After a contentious debate, members of the University’s Central Student Judiciary were granted only part of the money they requested from the Michigan Student Assembly at a meeting last night.
MSA passed a resolution which credited $215 to the CSJ. The resolution was passed only after a modification denied CSJ an additional $155 for a new gavel and dinners for justices.
Business Rep. Matthew Eral, chair of MSA’s Finance Committee, opposed the modification, arguing that the funds CSJ requested were insignificant compared to the hundreds of thousands of dollars approved in this winter’s budget without extensive MSA discussion.
CSJ’s request for funding was not included in MSA’s winter 2011 budget because it was submitted too late to be approved. The amendment that cut the proposed funds to CSJ last night passed in a 13-11 vote with two abstentions.
MSA Rep. Michael Wagner — a third-year Law School student who proposed the amendment cutting $155 — said the cut was appropriate given that the CSJ funding resolution was not subject to standard budget procedure.
“I felt the expenditures were unnecessary, plain and simple,” Wagner said in an interview after the meeting. “I think that because the CSJ’s budget request circumvented the regular budget procedure, it warranted more scrutiny from us.”

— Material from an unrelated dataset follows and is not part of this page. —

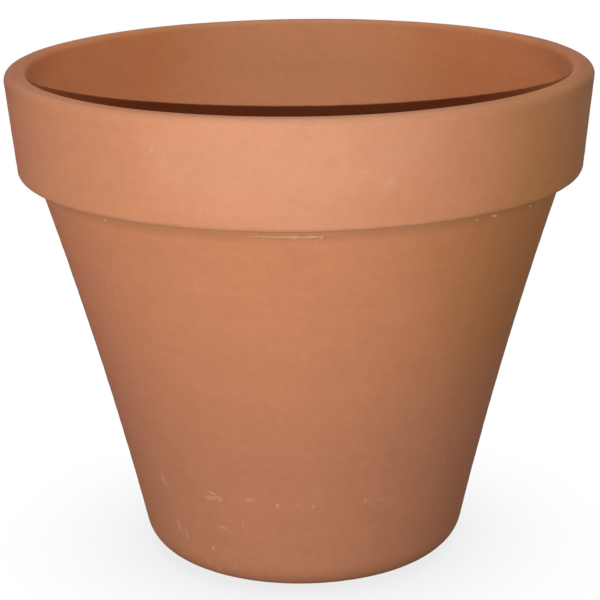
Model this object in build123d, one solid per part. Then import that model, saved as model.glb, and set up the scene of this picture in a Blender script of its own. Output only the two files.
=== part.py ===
"""Banded clay flower pot with one drainage hole.

The pot is one piece of fired, unglazed clay: floor, tapering wall and the thick band round the rim are
the same lump, turned on a wheel, so its whole shape is one outline turned about the Z axis.
The origin is the centre of the foot, +Z is up, and every size is in millimetres.
"""

import os
from math import hypot

from build123d import *

# Outside, from the rim down to the foot
RIM_DIAMETER = 311.0  # at the sharp corner; over the rounded lip the pot measures 310
HEIGHT = 266.5
BAND_HEIGHT = 55.4
BAND_TAPER = 5.5  # how much the band's radius shrinks from rim to lower edge
BAND_OVERHANG = 9.6  # how far the band's lower edge stands out from the wall
FOOT_DIAMETER = 170.0  # where the wall's line would meet the ground, before the heel is rounded
WALL_HOLLOW = 2.5  # how far the wall bows in from a straight taper, half way up

# Inside
LIP_WIDTH = 11.5  # measured level, from sharp corner to sharp corner
WALL_THICKNESS = 10.0  # measured level, where the wall meets the floor
INNER_HOLLOW = 2.5  # how far the inner wall bows in from a straight taper, half way up
FLOOR_THICKNESS = 14.0
FLOOR_FALL = 1.5  # how far the floor drops towards the hole, so that water runs out

# Underside and drainage hole
RECESS_DIAMETER = 100.0
RECESS_DEPTH = 2.5
HOLE_DIAMETER = 26.0

# Roundings
LIP_OUTER_ROUND = 4.5
LIP_INNER_ROUND = 4.0
BAND_EDGE_ROUND = 3.6
BAND_CREASE_ROUND = 3.8  # a soft cove, as a wheel-turned band is left by the finger
HEEL_ROUND = 18.0
FLOOR_ROUND = 22.0
RECESS_ROUND = 2.0
HOLE_ROUND = 1.5

# Worked out from the sizes above
RIM_RADIUS = RIM_DIAMETER / 2
BAND_LOW_Z = HEIGHT - BAND_HEIGHT
BAND_LOW_RADIUS = RIM_RADIUS - BAND_TAPER
WALL_TOP_RADIUS = BAND_LOW_RADIUS - BAND_OVERHANG
FOOT_RADIUS = FOOT_DIAMETER / 2
LIP_INNER_RADIUS = RIM_RADIUS - LIP_WIDTH
RECESS_RADIUS = RECESS_DIAMETER / 2
HOLE_RADIUS = HOLE_DIAMETER / 2


def outer_radius(z):
    """Radius of the straight taper from the foot to the band's crease, at height z."""
    return FOOT_RADIUS + (WALL_TOP_RADIUS - FOOT_RADIUS) * z / BAND_LOW_Z


FLOOR_EDGE = (outer_radius(FLOOR_THICKNESS) - WALL_THICKNESS, FLOOR_THICKNESS)
FLOOR_HOLE = (HOLE_RADIUS, FLOOR_THICKNESS - FLOOR_FALL)

# Corners of the outline as (radius, height), going round it from the hole's lower edge
HOLE_LOW = (HOLE_RADIUS, RECESS_DEPTH)
RECESS_TOP = (RECESS_RADIUS - RECESS_DEPTH, RECESS_DEPTH)
RECESS_RIM = (RECESS_RADIUS, 0)
HEEL = (FOOT_RADIUS, 0)
CREASE = (WALL_TOP_RADIUS, BAND_LOW_Z)
BAND_EDGE = (BAND_LOW_RADIUS, BAND_LOW_Z)
LIP_OUTER = (RIM_RADIUS, HEIGHT)
LIP_INNER = (LIP_INNER_RADIUS, HEIGHT)

ROUNDINGS = [
    (HOLE_LOW, HOLE_ROUND),
    (RECESS_TOP, RECESS_ROUND),
    (HEEL, HEEL_ROUND),
    (CREASE, BAND_CREASE_ROUND),
    (BAND_EDGE, BAND_EDGE_ROUND),
    (LIP_OUTER, LIP_OUTER_ROUND),
    (LIP_INNER, LIP_INNER_ROUND),
    (FLOOR_EDGE, FLOOR_ROUND),
    (FLOOR_HOLE, HOLE_ROUND),
]


def bowed_in(low, high, hollow):
    """An arc from low to high that bows towards the axis by hollow at its middle."""
    run, rise = high[0] - low[0], high[1] - low[1]
    length = hypot(run, rise)
    middle = (
        (low[0] + high[0]) / 2 - hollow * rise / length,
        (low[1] + high[1]) / 2 + hollow * run / length,
    )
    return ThreePointArc(low, middle, high)


def half_section():
    """The pot's section on one side of the axis, as a face in the XZ plane, with its corners rounded."""
    with BuildSketch(Plane.XZ) as section:
        with BuildLine():
            Polyline(FLOOR_HOLE, HOLE_LOW, RECESS_TOP, RECESS_RIM, HEEL)
            bowed_in(HEEL, CREASE, WALL_HOLLOW)
            Polyline(CREASE, BAND_EDGE, LIP_OUTER, LIP_INNER)
            bowed_in(FLOOR_EDGE, LIP_INNER, INNER_HOLLOW)
            Line(FLOOR_EDGE, FLOOR_HOLE)
        make_face()
        for corner, rounding in ROUNDINGS:
            nearest = section.vertices().sort_by_distance(corner)[0]
            fillet(nearest, rounding)
    return section.sketch


def clay_pot():
    """The whole pot: its half section turned once about the Z axis."""
    return revolve(half_section(), Axis.Z, 360)


def main():
    """Writes each piece of the object to parts/, named as a person would name it."""
    os.makedirs("parts", exist_ok=True)
    pot = clay_pot()
    export_step(pot, "parts/clay_pot.step")
    litres = pot.volume / 1e6
    print("clay volume, litres:", round(litres, 3))
    print("size, mm:", pot.bounding_box().size)


main()
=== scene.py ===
"""The looks of a banded clay flower pot, in the plain studio that it stands in.

The pot is one piece of fired, unglazed clay, turned about Z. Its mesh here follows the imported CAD
outline and adds what a maker's hands and a season outdoors leave: faint turning ridges, a rim that is
not quite round, a rough drainage hole, slip dried in the crease under the band, scuffs near the foot.
Sizes are in metres. An azimuth is in degrees round the pot from its front, which faces -Y, and grows
towards +X.
"""

import logging
from contextlib import contextmanager
from dataclasses import dataclass, field
from enum import Enum
from math import atan2, ceil, copysign, cos, degrees, pi, radians, sin, tau
from typing import Any, Iterator

import bpy
from mathutils import Matrix, Vector


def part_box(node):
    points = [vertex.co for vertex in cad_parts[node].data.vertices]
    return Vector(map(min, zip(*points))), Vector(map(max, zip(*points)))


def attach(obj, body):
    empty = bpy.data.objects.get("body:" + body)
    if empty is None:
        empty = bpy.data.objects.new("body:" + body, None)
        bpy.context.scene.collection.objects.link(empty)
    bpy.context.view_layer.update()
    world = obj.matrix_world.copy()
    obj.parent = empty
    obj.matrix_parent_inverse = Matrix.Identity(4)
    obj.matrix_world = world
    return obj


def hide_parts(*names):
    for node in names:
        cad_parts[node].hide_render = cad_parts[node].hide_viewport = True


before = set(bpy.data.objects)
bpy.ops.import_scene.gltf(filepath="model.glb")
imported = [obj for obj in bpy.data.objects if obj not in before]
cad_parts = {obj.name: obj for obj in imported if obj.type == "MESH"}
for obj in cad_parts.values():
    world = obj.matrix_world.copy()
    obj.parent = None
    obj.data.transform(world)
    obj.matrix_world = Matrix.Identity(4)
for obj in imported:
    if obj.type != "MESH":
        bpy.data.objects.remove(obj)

log = logging.getLogger("clay_pot_looks")

MM = 0.001
POT_NODE = "clay_pot"
BODY = "root"
SCUFF_DEPTH = 8 * MM  # less than the wall's thickness, so that a scuff stays off the other side
CORNER_CUT = 0.5 * MM  # how far the lip's roundings keep the rim inside its sharp corner
MIDDLE_RADIUS = 80 * MM  # the middle of the clay's thickness, where its line meets the ground
MIDDLE_LEAN = 0.2505  # how much that radius grows with the height
LAMPS_FACE = 0.6  # the lamps are turned to this share of the pot's height
WIDE_RIDGES, NARROW_RIDGES = 0.0127, 0.0071  # how far apart the two kinds of turning ridge are
RIDGES_DRIFT = 0.061  # how far along the wall they drift nearer and further once

Colour = tuple[float, float, float]
Names = tuple[str, ...]
Socket = bpy.types.NodeSocket


def on_pot(azimuth: float, radius: float, height: float) -> Vector:
    """The point at that azimuth in degrees, distance from the axis and height."""
    turn = radians(azimuth)
    return Vector((radius * sin(turn), -radius * cos(turn), height))


# The outline


@dataclass(frozen=True)
class Run:
    """A stretch of the pot's outline between two sharp corners.

    Its points are (radius, height), and the clay lies to the left of the way that it goes.

    Attributes:
        start: The corner where it starts.
        end: The corner where it ends.
        round_off: The radius that rounds that corner.
        bow: How far its middle stands to the left of a straight line.
        ridge: How deep the maker's turning ridges cut into the clay.
        spacing: The distance between the rings of the mesh along it.
    """

    start: Vector
    end: Vector
    round_off: float
    bow: float = 0.0
    ridge: float = 0.0
    spacing: float = 2 * MM

    def side(self, point: Vector) -> tuple[float, Vector]:
        """How far a point lies to the left of the run.

        Args:
            point: Any point of the section, as (radius, height).

        Returns:
            The distance, and the direction of left there.
        """
        chord = self.end - self.start
        left = chord.orthogonal().normalized()
        if not self.bow:
            return (point - self.start).dot(left), left
        radius = (chord.length_squared / 4 + self.bow**2) / (2 * self.bow)
        centre = (self.start + self.end) / 2 + left * (self.bow - radius)
        out = point - centre
        turn = copysign(1, self.bow)
        return turn * (out.length - abs(radius)), turn * out.normalized()

    def points(self, first: Vector, last: Vector) -> list[Vector]:
        """The run's points between two places on it, with its turning ridges.

        Args:
            first: Where the rounding before it ends.
            last: Where the rounding after it starts.

        Returns:
            The points, without the first and the last.
        """
        length = (last - first).length
        steps = max(1, ceil(length / self.spacing))
        found = []
        for step in range(1, steps):
            share = step / steps
            point = first.lerp(last, share)
            gap, left = self.side(point)
            fade = min(1.0, 8 * share, 8 * (1 - share))
            found.append(point + left * (self.ridge * fade * turning_wave(share * length) - gap))
        return found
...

CSJ Chief Justice John Ringwood, a third-year Law School student, wrote in an e-mail after the meeting that CSJ will now be using one of MSA’s gavels instead of buying a new one and that the funds for dinners were denied due to a misunderstanding of how the money would be used.
“Generally, MSA will not approve funds for social dinners or other meals, but we intended to use the funds to provide refreshments during our ‘Interview Day’ which usually spans over eight hours,” Ringwood wrote, referring to the day when CSJ interviews prospective members.
MSA Treasurer Ambreen Sayed wrote in an e-mail that she saw CSJ’s budget request before it went to the assembly.
“CSJ sent me their budget request originally to review, and I was fully aware of what they were requesting from the assembly in this resolution,” Sayed wrote.
Eral, who voted against the amendment, said at the meeting that CSJ’s budget request was being subjected to scrutiny that had not been applied to MSA’s much larger winter budget.
“I think that the assembly should go through every line item in detail. As (MSA rep.) Anne (Murkowski) pointed out, for $370 we discussed in detail every item, but for $391,000 we just consented without considering,” Eral said in an interview after the meeting.
But Sayed wrote that it would be impractical for MSA to approve a line-item breakdown of the budget.
“All commission budgets are originally treated to a line-item breakdown when they are first presented to me and the executive board. Then, I go on to make my allocation decisions based on these line-item budget requests,” Sayed wrote. “It would be a very inefficient and ineffective process for the assembly” to go line-by-line.